2. Create a thermal ballast within the large pot you have. You can put a can with no wrapper, rocks, or broken pieces of thick tile. What you’re creating as a base where you’ll put the bread pan, but you want something between it and the bottom of the larger pot.
That is so that the bottom of the bread pan doesn’t come into contact with the base. It would cause the bread to burn. This way of doing things also ensures that there’s airflow all around the pan.
3. Now, take a bread pan that fits inside the pot, but it should not touch the sides. Whatever pan you choose, it needs to withstand the heat. Glass is not advisable, but metal or ceramic is preferred.
Given the shape of the pot, you may have to use a round bread pan. However, if you only have a rectangular one, get a pot that’s large enough so that neither of the sides touches the pot. The reason neither type should touch the sides is to ensure there’s uninterrupted airflow.
4. Ensure that the lid can close comfortably. Once that’s done, reinforce the lid with another one. You don’t want the heat to escape; you want to trap as much as possible so that it goes back down within the large pot. Close any pressure holes with a nut so that heat remains contained.
5. Preheat the dutch oven over the largest burner you have. At this point, the bread pan won’t be in yet. You want to heat the thermal ballast at the bottom and the entire pot in general. For that to happen, keep the lid closed. Turn the burner on high heat for a few minutes and then reduce it. It should be hot enough.
6. Take the bread pan and rub some oil on it before dusting flour to cover all the inner surfaces. After, take the bread dough you’ve prepared and put it in the pan. It should touch all the sides. The dough will rise when baking, so it shouldn’t reach the rim of the pan.
7. Using even mints, open the lid and put the pan inside the dutch oven. Place the bread pan carefully into the center of the pot, making sure the spaces around are even. You want to do this with precision so that you don’t burn yourself on the hot pot. Tongs, if they can allow, would make the process easier. Close the lid and let the bread bake.

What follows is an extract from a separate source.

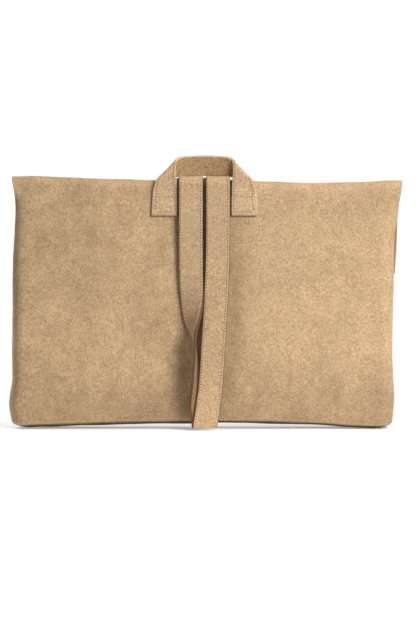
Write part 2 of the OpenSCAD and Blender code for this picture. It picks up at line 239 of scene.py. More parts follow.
def node_material(name, roughness, sheen=0.0, metallic=0.0):
    """A Principled material, with its constants on the shader's own sockets. Returns it, its node tree
    and the shader."""
    material = bpy.data.materials.new(name)
    material.use_nodes = True
    tree = material.node_tree
    shader = tree.nodes["Principled BSDF"]
    shader.inputs["Roughness"].default_value = roughness
    shader.inputs["Metallic"].default_value = metallic
    shader.inputs["Sheen Weight"].default_value = sheen
    shader.inputs["Sheen Roughness"].default_value = 0.45
    shader.inputs["Specular IOR Level"].default_value = 0.5 if metallic else 0.12
    return material, tree, shader


def noise_node(tree, size, detail=3.0, stretch=(1, 1, 1), roughness=0.5):
    """Noise with features of about a size in millimetres, in the object's own coordinates."""
    place = tree.nodes.new("ShaderNodeTexCoord")
    mapping = tree.nodes.new("ShaderNodeMapping")
    mapping.inputs["Scale"].default_value = stretch
    texture = tree.nodes.new("ShaderNodeTexNoise")
    texture.inputs["Scale"].default_value = 1 / (size * MM)
    texture.inputs["Detail"].default_value = detail
    texture.inputs["Roughness"].default_value = roughness
    tree.links.new(place.outputs["Object"], mapping.inputs["Vector"])
    tree.links.new(mapping.outputs["Vector"], texture.inputs["Vector"])
    return texture.outputs["Fac"]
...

8. Bake the bread for about 20-30 minutes. On the 20-minute mark, check to see if the dough is cooked. It won’t have a brown crust, but you’ll still be able to tell if it’s ready. Once it’s ready, remove the bread pan and transfer the bread on a cooling rack.

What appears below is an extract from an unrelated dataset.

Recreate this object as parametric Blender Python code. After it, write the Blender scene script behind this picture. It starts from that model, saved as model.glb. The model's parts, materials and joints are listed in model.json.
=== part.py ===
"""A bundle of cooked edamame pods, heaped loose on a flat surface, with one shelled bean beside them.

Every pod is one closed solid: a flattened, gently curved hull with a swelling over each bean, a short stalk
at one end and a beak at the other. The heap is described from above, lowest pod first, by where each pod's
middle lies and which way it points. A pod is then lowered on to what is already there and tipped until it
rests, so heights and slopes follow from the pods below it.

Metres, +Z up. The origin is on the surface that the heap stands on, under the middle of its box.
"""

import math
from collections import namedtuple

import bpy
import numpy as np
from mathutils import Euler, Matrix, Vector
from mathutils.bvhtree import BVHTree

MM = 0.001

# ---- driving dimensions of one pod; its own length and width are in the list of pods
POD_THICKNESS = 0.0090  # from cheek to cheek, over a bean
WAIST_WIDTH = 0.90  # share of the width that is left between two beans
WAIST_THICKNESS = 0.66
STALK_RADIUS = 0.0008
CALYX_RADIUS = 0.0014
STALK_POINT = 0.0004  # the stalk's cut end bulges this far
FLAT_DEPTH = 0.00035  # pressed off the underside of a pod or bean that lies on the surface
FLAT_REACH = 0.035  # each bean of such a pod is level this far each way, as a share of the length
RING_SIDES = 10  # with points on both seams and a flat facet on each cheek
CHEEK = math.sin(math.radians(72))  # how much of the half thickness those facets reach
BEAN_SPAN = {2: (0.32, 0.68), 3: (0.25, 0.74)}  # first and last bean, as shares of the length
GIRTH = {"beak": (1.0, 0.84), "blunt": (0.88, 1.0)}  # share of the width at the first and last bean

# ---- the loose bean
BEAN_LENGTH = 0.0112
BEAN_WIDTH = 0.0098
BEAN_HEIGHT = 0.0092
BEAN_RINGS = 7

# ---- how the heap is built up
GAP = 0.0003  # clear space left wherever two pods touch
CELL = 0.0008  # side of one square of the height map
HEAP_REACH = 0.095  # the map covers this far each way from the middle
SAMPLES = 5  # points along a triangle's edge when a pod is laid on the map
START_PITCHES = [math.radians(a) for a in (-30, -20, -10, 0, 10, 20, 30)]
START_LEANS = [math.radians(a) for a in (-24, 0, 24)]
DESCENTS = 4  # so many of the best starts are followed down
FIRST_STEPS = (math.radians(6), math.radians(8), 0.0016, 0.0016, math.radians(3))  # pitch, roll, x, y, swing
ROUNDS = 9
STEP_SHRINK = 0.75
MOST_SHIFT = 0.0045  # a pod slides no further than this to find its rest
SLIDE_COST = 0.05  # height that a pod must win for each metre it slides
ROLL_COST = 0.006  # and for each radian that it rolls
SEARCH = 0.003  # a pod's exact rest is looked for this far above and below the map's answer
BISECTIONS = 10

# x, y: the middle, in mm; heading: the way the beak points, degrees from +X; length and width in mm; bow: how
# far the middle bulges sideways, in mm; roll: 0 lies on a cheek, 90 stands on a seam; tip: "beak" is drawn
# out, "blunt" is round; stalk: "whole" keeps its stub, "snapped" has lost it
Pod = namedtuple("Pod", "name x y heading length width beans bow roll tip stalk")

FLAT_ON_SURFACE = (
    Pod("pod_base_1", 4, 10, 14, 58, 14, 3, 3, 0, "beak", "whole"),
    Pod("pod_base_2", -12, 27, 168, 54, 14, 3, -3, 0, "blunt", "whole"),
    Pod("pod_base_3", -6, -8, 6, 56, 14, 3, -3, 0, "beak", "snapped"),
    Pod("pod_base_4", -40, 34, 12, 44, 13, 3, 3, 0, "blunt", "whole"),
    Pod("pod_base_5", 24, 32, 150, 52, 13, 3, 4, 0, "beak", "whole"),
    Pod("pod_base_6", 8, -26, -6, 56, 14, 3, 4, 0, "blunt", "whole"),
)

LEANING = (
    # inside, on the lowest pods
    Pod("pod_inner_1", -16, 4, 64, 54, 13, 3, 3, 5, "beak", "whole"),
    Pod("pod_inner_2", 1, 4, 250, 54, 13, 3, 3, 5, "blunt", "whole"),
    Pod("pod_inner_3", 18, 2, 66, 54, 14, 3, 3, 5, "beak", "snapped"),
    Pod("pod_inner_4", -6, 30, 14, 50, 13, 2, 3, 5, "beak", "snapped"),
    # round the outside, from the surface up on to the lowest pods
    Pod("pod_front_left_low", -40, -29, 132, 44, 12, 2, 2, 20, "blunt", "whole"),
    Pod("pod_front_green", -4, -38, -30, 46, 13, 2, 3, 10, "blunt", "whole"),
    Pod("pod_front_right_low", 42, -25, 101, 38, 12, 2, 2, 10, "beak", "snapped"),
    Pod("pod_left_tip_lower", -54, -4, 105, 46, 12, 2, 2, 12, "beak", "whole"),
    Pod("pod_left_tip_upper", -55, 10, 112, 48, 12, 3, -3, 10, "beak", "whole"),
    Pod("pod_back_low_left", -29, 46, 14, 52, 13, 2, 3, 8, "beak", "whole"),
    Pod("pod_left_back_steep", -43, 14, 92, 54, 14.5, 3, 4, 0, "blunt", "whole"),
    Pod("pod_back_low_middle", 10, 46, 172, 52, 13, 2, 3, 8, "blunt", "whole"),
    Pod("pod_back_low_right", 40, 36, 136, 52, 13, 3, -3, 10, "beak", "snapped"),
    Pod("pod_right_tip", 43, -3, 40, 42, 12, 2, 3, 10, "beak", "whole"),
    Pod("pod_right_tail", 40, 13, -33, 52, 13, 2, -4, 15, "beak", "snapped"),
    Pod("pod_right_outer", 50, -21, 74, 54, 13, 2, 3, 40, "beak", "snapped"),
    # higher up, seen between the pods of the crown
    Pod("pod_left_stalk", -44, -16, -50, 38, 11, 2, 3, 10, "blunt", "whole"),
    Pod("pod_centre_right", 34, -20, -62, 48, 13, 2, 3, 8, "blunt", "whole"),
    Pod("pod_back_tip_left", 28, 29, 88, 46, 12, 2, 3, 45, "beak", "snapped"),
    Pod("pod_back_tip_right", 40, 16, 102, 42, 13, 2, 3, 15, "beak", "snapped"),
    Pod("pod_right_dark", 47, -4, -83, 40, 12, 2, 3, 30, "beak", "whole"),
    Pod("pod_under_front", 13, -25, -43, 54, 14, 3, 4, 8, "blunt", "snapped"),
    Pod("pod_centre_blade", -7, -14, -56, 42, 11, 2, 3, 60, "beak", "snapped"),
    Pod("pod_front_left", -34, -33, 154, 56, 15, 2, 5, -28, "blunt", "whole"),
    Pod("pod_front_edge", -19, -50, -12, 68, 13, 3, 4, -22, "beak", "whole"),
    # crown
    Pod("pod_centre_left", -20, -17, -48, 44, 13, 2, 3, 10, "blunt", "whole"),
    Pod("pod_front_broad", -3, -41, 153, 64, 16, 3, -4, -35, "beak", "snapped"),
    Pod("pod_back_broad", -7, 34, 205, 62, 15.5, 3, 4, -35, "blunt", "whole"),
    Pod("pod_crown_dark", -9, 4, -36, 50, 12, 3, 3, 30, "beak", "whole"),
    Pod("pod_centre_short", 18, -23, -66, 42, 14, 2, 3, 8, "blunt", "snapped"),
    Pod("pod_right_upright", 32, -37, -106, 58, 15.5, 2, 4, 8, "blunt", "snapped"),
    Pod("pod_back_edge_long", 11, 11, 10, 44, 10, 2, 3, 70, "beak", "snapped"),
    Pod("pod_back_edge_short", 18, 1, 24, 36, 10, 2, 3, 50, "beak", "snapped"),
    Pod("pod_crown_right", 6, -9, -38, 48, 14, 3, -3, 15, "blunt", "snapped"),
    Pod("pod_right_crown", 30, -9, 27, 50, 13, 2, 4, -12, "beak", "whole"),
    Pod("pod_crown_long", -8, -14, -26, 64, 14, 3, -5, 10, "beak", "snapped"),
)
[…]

If you have your Crock-Pot lying around, you can also use that to make yourself some freshly baked homemade bread. This approach does feel counterintuitive because other methods tend to opt for high heat, and the bread cooks in record time.
It still does serve as a good alternative for when your oven is occupied, or it’s too hot to have your oven on. The good thing is the highest setting on most slow cookers tend to be 200 degrees Fahrenheit.
That’s about the internal temperature required while baking most loaves of bread. You can then let the bread remain in the slow cooker into the interior is done.
The other advantage of a slow cooker is that you don’t have to wait for the bread to rise before putting it in. You can finish with the dough and up it inside immediately.
The time it takes depends on the type of cooker you have. A six-quart slow cooker will take the bread about two hours to cook through. For stronger models, you can even have an average baking time of one hour.
The best way to know if it’s ready is by checking the internal temperature, which should be what we’ve mentioned. Otherwise, check on the bread after the first hour and every thirty minutes after. The top should also feel solid. When it’s spongy, then it means you still have some ways to go.
If you’re taking the microwave route, then you’ll have to part with the idea of traditional bread. Instead, the dough you make will be the same as that of a sugarless cake.
The only difference is that you’ll turn it into a dough instead of giving it a runny consistency. Instead of yeast, you’ll use baking powder so that it still rises.
After making the dough, put it in a safe microwave dish. It goes without saying, a metal bread pan should under no circumstance go into the microwave. Whatever item you choose, ensure that it is labeled microwave safe.
Some people might also prefer a ceramic mug instead of making single servings. Put the dough into the microwave for three to five minutes at high heat. Use the microwave window to keep an eye on it as some microwave has different strengths.
This alternative for making bread is considered challenging, but it can still yield some pretty good results. The obvious issue is that the toaster oven is meant to heat food, not cook or bake it.
Even so, with some creativity applied, there’s a way around it. The size of your toaster oven will determine the size of the bread you make, but overall, they’ll be on the smaller side.
The dough you put in should be even smaller to accommodate rising. Just as with an oven, you’ll have to preheat the toaster oven and the baking surface. Add about 50 degrees on top of what you’d typically use to preheat your oven.
That’s because of how fast toaster ovens lose heat quickly when you open the toaster oven door. You want to maintain an initial high heat so that your bread rises. Do the same thing with the baking sheet you’re using. Heat it higher than you typically would an oven.
The other idea is to make small tweaks to the bread dough, so it has an easier time cooking through. As for the spaces around the door, you can put a metal tray to prevent the heat from escaping. Try not to open the door too often as you’ll lose heat.
Wait for it to turn brown. To know if it’s ready, tap on the bread. A hollows sound means it’s ready. You can also put an aluminum foil over the loaf to have the bread cook evenly. The heating elements are close to the dough, and that can cause the outer later to burn before the middle is read.
With these alternatives to bread making, it is only the stove hack that allows you to cook the bread dough as-is. For the others, you might have to make adjustment to the dough especially because of how the heat is dispensed throughout the baking process.
Also, appliances are different, and so you’ll have to enter some unchartered waters to know what works for you. You can have a general guide, but making peace with trial and error will get you the perfect balance of dough and heating that you need to get that bread you want.